*Dataset extract*
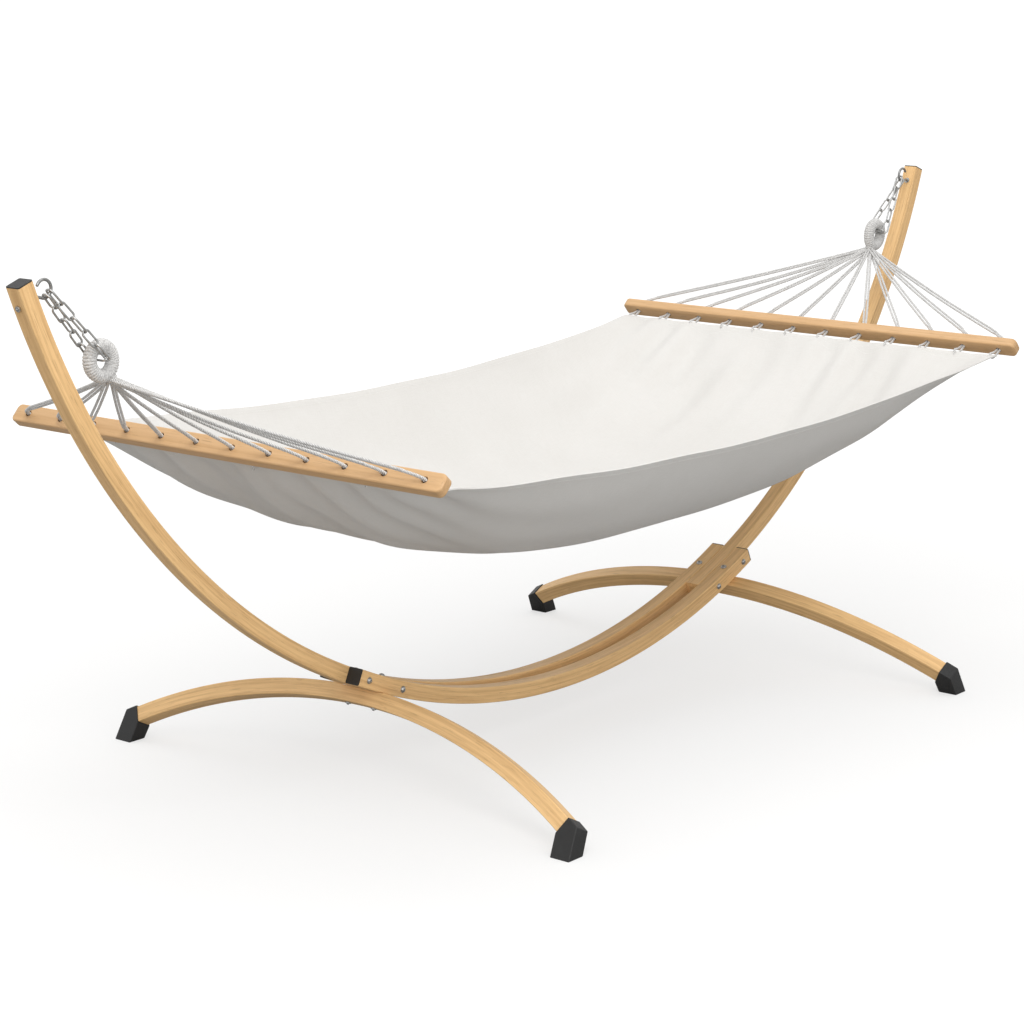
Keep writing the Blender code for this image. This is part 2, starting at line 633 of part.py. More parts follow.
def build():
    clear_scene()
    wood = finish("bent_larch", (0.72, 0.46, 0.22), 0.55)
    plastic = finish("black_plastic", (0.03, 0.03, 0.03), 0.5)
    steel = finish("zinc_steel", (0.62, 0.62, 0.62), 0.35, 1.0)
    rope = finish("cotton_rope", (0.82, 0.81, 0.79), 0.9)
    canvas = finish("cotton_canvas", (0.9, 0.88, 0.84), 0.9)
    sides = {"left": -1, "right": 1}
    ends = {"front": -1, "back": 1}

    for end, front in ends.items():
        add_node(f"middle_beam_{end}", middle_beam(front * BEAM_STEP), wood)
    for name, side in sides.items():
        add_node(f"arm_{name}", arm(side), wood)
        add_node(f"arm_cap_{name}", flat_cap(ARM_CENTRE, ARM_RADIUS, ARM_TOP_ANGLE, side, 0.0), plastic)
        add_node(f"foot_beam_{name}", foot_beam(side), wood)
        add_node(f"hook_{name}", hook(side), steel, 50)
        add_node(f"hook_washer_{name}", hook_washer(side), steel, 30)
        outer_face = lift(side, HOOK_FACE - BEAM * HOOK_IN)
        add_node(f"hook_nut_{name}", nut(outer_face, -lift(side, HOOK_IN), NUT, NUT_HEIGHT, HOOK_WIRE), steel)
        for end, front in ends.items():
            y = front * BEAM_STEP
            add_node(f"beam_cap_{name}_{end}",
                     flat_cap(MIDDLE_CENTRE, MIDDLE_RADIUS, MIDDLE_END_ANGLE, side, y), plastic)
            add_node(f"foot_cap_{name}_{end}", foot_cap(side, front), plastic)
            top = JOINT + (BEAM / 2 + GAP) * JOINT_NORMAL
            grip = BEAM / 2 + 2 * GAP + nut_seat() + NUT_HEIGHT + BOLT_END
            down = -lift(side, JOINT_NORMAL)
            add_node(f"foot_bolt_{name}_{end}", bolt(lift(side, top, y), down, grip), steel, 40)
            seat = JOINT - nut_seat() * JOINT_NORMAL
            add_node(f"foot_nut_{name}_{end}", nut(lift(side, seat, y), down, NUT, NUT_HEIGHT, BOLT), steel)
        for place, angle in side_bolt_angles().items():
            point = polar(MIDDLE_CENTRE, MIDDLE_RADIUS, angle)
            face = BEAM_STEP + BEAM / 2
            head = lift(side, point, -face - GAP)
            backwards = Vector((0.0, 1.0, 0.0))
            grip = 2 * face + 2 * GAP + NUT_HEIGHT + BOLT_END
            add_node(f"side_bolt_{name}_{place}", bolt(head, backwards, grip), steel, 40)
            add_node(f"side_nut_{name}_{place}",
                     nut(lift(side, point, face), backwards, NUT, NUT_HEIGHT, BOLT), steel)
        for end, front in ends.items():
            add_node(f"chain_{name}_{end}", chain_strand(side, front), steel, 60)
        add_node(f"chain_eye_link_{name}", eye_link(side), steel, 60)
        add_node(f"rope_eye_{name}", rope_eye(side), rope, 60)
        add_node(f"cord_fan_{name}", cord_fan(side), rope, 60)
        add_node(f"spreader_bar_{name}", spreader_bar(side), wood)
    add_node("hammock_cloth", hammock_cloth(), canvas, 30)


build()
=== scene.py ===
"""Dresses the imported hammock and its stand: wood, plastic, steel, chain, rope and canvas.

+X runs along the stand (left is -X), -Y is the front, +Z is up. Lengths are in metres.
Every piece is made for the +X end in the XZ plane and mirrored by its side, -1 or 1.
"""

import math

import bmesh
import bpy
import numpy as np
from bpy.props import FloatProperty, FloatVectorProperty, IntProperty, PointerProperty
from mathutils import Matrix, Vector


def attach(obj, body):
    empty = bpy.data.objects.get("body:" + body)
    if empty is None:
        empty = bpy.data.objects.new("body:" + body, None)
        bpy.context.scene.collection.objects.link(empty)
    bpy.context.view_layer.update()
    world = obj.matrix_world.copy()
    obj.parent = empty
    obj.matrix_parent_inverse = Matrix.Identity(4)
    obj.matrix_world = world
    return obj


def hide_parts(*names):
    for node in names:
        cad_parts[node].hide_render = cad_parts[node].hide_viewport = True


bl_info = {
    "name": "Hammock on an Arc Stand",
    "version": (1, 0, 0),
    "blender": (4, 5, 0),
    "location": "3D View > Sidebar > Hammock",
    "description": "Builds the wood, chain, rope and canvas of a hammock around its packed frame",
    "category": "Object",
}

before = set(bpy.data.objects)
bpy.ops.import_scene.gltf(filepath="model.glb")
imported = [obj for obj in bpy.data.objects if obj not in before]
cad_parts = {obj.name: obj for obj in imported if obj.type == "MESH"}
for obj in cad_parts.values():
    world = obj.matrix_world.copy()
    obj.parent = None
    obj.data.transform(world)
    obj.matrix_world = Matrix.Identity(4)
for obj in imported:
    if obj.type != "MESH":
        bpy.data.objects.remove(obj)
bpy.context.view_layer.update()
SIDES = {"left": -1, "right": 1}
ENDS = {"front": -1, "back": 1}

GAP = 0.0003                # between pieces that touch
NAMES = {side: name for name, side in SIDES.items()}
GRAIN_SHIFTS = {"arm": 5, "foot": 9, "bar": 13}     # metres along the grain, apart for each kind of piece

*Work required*
Return exactly, and only, the lines from the one containing "rope_eye(side), rope, 60)" down to the one containing "if empty is", with both of those lines included.

*Result of the exercise*
        add_node(f"rope_eye_{name}", rope_eye(side), rope, 60)
        add_node(f"cord_fan_{name}", cord_fan(side), rope, 60)
        add_node(f"spreader_bar_{name}", spreader_bar(side), wood)
    add_node("hammock_cloth", hammock_cloth(), canvas, 30)


build()
=== scene.py ===
"""Dresses the imported hammock and its stand: wood, plastic, steel, chain, rope and canvas.

+X runs along the stand (left is -X), -Y is the front, +Z is up. Lengths are in metres.
Every piece is made for the +X end in the XZ plane and mirrored by its side, -1 or 1.
"""

import math

import bmesh
import bpy
import numpy as np
from bpy.props import FloatProperty, FloatVectorProperty, IntProperty, PointerProperty
from mathutils import Matrix, Vector


def attach(obj, body):
    empty = bpy.data.objects.get("body:" + body)
    if empty is None:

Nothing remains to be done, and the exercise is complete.